> **Task details**:
Copy out, from the entries below, each line holding the string "hinge".

> **Available data**:
-- BEGIN --

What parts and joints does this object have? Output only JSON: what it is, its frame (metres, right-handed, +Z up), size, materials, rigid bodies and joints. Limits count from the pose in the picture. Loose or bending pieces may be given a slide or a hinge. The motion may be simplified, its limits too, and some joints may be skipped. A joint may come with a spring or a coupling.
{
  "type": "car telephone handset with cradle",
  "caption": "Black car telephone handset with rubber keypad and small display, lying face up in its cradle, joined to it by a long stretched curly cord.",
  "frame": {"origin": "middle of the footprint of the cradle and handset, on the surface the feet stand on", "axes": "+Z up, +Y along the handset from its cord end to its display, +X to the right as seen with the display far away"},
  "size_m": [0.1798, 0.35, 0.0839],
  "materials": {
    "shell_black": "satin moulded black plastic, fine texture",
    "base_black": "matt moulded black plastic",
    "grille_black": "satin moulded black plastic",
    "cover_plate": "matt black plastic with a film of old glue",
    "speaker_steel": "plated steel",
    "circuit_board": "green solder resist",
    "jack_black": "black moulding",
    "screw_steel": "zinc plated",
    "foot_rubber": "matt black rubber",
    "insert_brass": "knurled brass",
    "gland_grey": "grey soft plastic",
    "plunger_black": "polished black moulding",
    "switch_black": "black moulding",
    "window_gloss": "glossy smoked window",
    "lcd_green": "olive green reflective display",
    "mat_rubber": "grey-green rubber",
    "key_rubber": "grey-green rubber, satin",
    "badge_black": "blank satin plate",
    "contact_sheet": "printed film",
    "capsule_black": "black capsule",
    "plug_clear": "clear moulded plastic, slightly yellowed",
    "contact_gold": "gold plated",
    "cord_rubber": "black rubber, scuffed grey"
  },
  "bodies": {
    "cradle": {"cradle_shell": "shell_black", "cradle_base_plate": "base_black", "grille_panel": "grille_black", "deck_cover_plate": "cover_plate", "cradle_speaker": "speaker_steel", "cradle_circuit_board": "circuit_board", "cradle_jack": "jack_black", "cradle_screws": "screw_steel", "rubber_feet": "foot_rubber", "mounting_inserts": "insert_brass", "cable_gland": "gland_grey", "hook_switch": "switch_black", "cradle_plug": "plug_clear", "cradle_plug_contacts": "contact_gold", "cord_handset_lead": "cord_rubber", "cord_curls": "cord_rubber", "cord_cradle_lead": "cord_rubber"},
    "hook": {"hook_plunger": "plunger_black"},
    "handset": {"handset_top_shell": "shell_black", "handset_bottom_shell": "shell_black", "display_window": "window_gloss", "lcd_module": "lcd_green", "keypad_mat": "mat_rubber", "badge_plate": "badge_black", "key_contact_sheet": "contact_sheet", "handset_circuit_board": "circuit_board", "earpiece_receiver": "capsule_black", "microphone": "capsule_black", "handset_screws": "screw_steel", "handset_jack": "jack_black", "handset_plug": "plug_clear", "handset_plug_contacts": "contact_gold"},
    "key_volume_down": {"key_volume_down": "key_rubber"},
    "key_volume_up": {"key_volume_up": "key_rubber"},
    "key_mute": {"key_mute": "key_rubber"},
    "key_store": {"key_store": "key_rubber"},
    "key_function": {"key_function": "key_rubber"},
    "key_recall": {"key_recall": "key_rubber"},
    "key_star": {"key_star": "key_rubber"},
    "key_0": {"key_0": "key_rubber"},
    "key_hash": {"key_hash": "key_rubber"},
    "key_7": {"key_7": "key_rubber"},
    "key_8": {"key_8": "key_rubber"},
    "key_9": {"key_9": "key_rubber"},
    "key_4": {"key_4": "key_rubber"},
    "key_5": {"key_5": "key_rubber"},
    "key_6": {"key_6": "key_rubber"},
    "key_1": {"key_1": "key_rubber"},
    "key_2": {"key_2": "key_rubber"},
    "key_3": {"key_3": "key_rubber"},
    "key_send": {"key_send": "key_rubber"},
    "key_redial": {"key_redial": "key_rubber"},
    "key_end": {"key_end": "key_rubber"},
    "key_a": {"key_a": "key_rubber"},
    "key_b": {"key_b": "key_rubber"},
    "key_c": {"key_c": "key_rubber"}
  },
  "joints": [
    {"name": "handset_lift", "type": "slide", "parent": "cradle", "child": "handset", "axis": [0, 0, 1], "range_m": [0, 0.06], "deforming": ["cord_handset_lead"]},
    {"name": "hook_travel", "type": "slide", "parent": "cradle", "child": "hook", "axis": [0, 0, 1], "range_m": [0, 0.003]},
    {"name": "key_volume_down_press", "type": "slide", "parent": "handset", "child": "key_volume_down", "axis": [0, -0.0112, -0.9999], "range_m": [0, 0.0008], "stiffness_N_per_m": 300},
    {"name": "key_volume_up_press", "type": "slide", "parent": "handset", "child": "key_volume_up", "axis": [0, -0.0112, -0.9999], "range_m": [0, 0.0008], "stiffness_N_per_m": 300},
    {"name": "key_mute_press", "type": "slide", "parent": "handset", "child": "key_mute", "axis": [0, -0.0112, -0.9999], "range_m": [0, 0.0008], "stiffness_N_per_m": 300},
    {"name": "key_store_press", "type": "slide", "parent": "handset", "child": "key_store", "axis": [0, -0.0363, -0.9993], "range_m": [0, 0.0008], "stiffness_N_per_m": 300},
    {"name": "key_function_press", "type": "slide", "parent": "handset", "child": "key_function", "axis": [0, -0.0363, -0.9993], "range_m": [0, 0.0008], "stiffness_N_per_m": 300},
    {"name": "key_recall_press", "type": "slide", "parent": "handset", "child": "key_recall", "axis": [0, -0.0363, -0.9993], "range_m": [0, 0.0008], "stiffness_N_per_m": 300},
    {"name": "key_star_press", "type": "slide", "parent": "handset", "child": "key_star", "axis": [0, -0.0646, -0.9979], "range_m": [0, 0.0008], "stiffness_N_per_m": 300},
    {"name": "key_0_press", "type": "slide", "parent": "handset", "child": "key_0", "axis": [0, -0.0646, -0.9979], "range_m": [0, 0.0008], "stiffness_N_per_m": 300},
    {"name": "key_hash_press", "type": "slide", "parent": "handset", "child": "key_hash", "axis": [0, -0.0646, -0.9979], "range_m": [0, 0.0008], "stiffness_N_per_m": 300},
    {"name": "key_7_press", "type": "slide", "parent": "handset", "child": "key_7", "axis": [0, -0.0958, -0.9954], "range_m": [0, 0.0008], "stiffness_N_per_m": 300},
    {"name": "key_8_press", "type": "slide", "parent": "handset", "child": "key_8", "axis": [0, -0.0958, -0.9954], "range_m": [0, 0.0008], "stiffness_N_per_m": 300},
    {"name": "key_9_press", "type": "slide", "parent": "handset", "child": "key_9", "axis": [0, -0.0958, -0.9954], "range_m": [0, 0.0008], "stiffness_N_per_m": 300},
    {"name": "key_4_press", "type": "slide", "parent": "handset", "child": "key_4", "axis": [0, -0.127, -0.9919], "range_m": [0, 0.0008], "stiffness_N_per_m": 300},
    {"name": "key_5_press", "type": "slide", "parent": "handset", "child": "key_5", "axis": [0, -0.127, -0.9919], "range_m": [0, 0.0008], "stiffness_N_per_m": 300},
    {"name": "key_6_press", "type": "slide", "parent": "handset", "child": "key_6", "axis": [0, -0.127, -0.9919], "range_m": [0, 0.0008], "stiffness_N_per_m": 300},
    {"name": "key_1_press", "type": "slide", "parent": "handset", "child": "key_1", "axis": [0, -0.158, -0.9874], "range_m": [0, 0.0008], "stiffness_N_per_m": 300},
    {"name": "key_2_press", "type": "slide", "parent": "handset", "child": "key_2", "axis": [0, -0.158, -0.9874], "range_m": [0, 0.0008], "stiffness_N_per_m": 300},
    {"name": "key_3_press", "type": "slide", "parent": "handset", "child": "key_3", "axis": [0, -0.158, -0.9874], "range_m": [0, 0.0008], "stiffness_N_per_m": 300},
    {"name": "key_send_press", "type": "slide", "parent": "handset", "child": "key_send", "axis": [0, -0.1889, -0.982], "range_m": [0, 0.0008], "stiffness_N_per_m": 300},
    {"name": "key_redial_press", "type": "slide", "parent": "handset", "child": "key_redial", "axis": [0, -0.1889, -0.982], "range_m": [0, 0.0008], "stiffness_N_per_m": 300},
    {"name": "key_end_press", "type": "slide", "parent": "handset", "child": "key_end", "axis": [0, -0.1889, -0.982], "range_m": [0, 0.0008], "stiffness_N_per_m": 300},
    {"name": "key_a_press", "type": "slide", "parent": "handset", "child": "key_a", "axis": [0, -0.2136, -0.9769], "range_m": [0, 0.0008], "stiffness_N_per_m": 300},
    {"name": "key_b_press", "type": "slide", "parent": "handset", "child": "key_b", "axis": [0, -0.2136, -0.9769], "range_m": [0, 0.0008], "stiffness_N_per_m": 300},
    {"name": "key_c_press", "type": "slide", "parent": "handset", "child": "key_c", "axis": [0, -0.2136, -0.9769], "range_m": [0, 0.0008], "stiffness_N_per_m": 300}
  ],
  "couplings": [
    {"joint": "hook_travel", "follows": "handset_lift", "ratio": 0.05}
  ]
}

-- END --
-- BEGIN --

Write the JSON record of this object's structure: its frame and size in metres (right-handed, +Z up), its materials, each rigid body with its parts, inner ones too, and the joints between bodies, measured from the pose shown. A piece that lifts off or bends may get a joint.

-- END --
-- BEGIN --

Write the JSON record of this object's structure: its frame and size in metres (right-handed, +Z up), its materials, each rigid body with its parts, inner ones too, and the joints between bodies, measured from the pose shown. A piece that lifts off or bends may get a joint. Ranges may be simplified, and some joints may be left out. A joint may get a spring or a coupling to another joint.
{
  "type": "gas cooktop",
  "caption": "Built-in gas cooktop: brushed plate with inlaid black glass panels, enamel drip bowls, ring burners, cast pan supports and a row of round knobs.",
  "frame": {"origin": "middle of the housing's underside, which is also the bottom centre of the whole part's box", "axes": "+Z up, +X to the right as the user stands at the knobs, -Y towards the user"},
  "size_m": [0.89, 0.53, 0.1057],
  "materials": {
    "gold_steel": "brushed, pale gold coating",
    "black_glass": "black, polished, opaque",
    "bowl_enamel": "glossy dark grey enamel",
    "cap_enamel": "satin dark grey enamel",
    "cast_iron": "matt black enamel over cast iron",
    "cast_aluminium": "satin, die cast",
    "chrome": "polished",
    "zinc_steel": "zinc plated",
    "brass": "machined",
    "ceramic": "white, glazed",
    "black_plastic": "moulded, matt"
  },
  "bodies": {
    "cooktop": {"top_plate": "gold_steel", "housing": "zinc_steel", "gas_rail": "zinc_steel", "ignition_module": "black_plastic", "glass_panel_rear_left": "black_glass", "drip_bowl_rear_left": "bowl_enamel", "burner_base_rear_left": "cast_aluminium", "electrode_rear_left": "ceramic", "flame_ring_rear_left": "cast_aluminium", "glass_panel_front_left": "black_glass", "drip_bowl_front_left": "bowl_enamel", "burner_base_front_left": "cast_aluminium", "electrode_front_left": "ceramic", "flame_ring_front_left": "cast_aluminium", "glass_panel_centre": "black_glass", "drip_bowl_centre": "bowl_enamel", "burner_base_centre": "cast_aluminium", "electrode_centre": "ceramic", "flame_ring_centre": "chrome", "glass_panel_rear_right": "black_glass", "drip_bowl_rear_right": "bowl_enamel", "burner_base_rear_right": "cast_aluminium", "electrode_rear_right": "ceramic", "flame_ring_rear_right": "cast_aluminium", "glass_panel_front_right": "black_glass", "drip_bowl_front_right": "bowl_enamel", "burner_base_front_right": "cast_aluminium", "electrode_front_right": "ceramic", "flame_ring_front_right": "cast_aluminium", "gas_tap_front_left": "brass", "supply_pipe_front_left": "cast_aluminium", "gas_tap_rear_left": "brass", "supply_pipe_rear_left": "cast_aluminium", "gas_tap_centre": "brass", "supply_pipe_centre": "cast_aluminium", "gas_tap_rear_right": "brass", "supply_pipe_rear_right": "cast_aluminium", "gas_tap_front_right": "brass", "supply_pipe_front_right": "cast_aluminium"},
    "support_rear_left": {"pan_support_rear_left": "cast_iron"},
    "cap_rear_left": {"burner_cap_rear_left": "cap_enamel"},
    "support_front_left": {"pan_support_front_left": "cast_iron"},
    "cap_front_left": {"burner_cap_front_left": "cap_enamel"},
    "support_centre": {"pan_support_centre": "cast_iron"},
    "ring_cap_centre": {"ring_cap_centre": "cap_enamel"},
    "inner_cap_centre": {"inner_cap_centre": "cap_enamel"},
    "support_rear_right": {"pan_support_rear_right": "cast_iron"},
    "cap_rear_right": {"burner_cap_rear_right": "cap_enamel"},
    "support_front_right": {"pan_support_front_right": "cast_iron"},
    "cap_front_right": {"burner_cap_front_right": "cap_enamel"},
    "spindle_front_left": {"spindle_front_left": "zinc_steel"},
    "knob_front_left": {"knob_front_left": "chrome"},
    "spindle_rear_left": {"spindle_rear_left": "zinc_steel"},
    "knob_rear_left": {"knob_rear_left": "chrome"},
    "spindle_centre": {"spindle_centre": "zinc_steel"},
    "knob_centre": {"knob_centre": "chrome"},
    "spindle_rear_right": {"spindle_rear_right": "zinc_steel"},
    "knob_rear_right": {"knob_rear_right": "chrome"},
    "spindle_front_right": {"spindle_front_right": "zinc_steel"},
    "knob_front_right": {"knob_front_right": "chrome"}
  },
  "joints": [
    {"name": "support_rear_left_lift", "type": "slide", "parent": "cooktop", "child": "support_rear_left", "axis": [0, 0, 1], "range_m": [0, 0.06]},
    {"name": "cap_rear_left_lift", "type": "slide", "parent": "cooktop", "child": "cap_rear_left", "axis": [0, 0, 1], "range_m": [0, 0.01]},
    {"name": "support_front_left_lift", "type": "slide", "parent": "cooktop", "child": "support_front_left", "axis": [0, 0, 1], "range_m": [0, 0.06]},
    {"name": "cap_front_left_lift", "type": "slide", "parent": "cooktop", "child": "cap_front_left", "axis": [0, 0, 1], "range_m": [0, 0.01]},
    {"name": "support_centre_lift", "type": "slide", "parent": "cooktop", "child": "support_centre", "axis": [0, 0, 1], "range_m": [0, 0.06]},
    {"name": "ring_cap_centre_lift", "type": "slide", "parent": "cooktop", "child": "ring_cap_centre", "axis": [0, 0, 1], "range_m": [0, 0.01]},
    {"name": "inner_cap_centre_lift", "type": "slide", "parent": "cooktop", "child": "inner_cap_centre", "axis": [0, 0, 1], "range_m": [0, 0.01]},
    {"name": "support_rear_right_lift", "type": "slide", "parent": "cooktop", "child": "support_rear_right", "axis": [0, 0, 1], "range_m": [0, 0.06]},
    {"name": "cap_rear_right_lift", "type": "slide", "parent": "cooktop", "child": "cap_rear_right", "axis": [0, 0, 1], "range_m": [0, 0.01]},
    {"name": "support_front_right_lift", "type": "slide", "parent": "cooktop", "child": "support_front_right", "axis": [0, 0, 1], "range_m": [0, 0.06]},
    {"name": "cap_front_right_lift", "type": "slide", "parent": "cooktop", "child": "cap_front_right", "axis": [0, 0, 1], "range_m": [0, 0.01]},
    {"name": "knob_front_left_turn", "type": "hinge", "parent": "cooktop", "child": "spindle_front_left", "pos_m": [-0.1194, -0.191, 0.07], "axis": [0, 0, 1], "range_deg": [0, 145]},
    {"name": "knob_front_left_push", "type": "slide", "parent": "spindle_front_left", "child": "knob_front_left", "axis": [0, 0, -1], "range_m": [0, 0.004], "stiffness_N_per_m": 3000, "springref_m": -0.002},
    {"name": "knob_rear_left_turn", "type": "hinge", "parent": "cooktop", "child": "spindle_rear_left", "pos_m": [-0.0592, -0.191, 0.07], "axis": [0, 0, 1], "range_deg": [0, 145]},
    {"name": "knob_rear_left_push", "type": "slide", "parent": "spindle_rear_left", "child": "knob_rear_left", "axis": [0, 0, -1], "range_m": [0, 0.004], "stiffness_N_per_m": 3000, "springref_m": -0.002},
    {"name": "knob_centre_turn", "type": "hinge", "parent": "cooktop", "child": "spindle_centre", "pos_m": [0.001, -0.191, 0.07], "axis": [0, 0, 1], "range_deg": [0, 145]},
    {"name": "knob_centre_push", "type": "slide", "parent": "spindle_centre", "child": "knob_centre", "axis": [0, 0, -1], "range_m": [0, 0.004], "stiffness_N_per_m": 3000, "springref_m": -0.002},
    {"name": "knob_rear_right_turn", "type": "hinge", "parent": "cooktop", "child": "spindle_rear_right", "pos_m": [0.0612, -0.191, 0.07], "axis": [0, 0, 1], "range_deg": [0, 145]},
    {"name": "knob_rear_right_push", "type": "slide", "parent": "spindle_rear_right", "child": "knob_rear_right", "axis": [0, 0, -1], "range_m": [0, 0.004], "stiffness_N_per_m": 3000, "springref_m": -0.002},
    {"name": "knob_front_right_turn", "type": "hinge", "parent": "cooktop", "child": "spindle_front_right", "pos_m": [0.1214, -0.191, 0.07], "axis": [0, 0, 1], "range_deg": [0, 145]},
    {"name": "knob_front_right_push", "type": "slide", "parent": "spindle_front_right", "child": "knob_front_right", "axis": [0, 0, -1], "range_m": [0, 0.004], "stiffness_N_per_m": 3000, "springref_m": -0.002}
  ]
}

-- END --

> **Exercise output**:
What parts and joints does this object have? Output only JSON: what it is, its frame (metres, right-handed, +Z up), size, materials, rigid bodies and joints. Limits count from the pose in the picture. Loose or bending pieces may be given a slide or a hinge. The motion may be simplified, its limits too, and some joints may be skipped. A joint may come with a spring or a coupling.
    {"name": "knob_front_left_turn", "type": "hinge", "parent": "cooktop", "child": "spindle_front_left", "pos_m": [-0.1194, -0.191, 0.07], "axis": [0, 0, 1], "range_deg": [0, 145]},
    {"name": "knob_rear_left_turn", "type": "hinge", "parent": "cooktop", "child": "spindle_rear_left", "pos_m": [-0.0592, -0.191, 0.07], "axis": [0, 0, 1], "range_deg": [0, 145]},
    {"name": "knob_centre_turn", "type": "hinge", "parent": "cooktop", "child": "spindle_centre", "pos_m": [0.001, -0.191, 0.07], "axis": [0, 0, 1], "range_deg": [0, 145]},
    {"name": "knob_rear_right_turn", "type": "hinge", "parent": "cooktop", "child": "spindle_rear_right", "pos_m": [0.0612, -0.191, 0.07], "axis": [0, 0, 1], "range_deg": [0, 145]},
    {"name": "knob_front_right_turn", "type": "hinge", "parent": "cooktop", "child": "spindle_front_right", "pos_m": [0.1214, -0.191, 0.07], "axis": [0, 0, 1], "range_deg": [0, 145]},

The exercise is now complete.